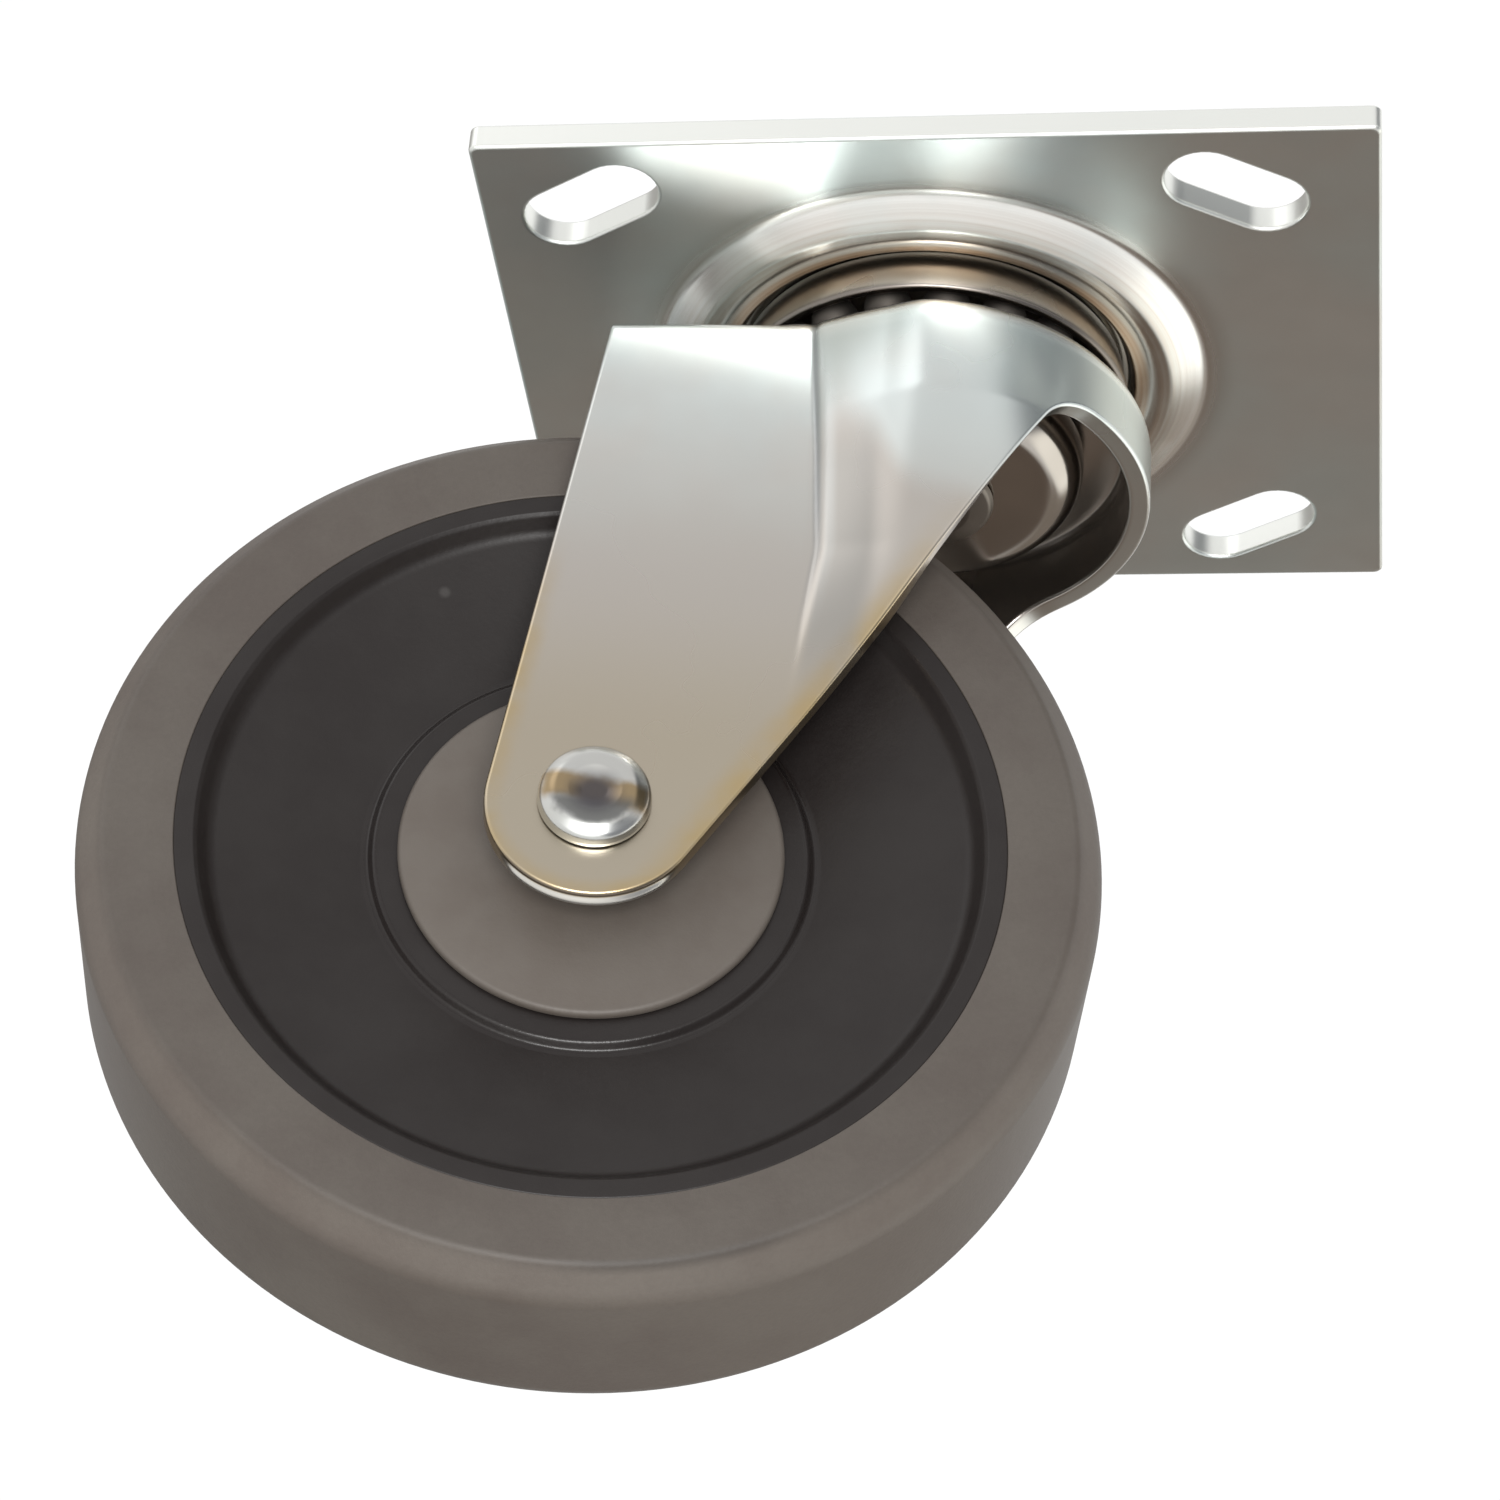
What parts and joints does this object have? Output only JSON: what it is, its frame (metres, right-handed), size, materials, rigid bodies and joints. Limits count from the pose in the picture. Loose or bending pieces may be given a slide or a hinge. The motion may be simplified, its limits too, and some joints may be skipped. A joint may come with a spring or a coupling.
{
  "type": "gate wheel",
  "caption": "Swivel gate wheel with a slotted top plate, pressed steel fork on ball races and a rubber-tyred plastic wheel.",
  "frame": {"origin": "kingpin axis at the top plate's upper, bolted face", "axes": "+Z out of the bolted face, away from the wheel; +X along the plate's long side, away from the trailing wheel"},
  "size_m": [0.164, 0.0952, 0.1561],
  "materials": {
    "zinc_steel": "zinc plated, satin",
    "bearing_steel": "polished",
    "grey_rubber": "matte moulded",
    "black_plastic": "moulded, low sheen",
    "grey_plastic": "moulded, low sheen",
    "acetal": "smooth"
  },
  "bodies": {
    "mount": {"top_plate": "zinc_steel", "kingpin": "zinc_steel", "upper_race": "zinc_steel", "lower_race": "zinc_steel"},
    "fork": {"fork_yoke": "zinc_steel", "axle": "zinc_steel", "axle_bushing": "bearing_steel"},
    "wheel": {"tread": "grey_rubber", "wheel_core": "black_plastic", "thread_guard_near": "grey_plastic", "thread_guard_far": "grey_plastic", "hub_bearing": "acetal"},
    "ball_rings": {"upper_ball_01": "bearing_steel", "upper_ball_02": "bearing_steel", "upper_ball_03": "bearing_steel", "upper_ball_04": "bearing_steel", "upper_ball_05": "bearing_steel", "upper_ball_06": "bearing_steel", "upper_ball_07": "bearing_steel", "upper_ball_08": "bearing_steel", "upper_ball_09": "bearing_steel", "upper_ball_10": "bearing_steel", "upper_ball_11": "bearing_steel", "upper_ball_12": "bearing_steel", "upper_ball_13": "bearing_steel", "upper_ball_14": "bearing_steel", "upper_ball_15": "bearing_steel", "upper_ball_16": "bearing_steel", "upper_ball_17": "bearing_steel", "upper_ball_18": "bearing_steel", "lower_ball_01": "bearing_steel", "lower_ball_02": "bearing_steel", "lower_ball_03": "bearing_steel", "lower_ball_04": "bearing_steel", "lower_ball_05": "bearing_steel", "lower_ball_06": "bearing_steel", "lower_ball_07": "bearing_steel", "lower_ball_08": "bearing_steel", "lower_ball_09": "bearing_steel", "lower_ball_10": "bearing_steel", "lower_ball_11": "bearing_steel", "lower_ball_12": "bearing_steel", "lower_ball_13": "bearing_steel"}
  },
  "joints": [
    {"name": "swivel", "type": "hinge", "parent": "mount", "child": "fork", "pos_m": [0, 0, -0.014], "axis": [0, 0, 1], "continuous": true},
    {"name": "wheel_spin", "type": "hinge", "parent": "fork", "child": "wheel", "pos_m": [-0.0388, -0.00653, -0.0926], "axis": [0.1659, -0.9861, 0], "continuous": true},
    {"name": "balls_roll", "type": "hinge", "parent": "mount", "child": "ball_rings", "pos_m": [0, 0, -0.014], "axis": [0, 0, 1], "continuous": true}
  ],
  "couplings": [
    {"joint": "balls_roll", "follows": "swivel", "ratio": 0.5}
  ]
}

• **What is asked**
Look over the listing above. Pick out and copy every line that includes "bodies".

• **Output for this task**
What parts and joints does this object have? Output only JSON: what it is, its frame (metres, right-handed), size, materials, rigid bodies and joints. Limits count from the pose in the picture. Loose or bending pieces may be given a slide or a hinge. The motion may be simplified, its limits too, and some joints may be skipped. A joint may come with a spring or a coupling.
  "bodies": {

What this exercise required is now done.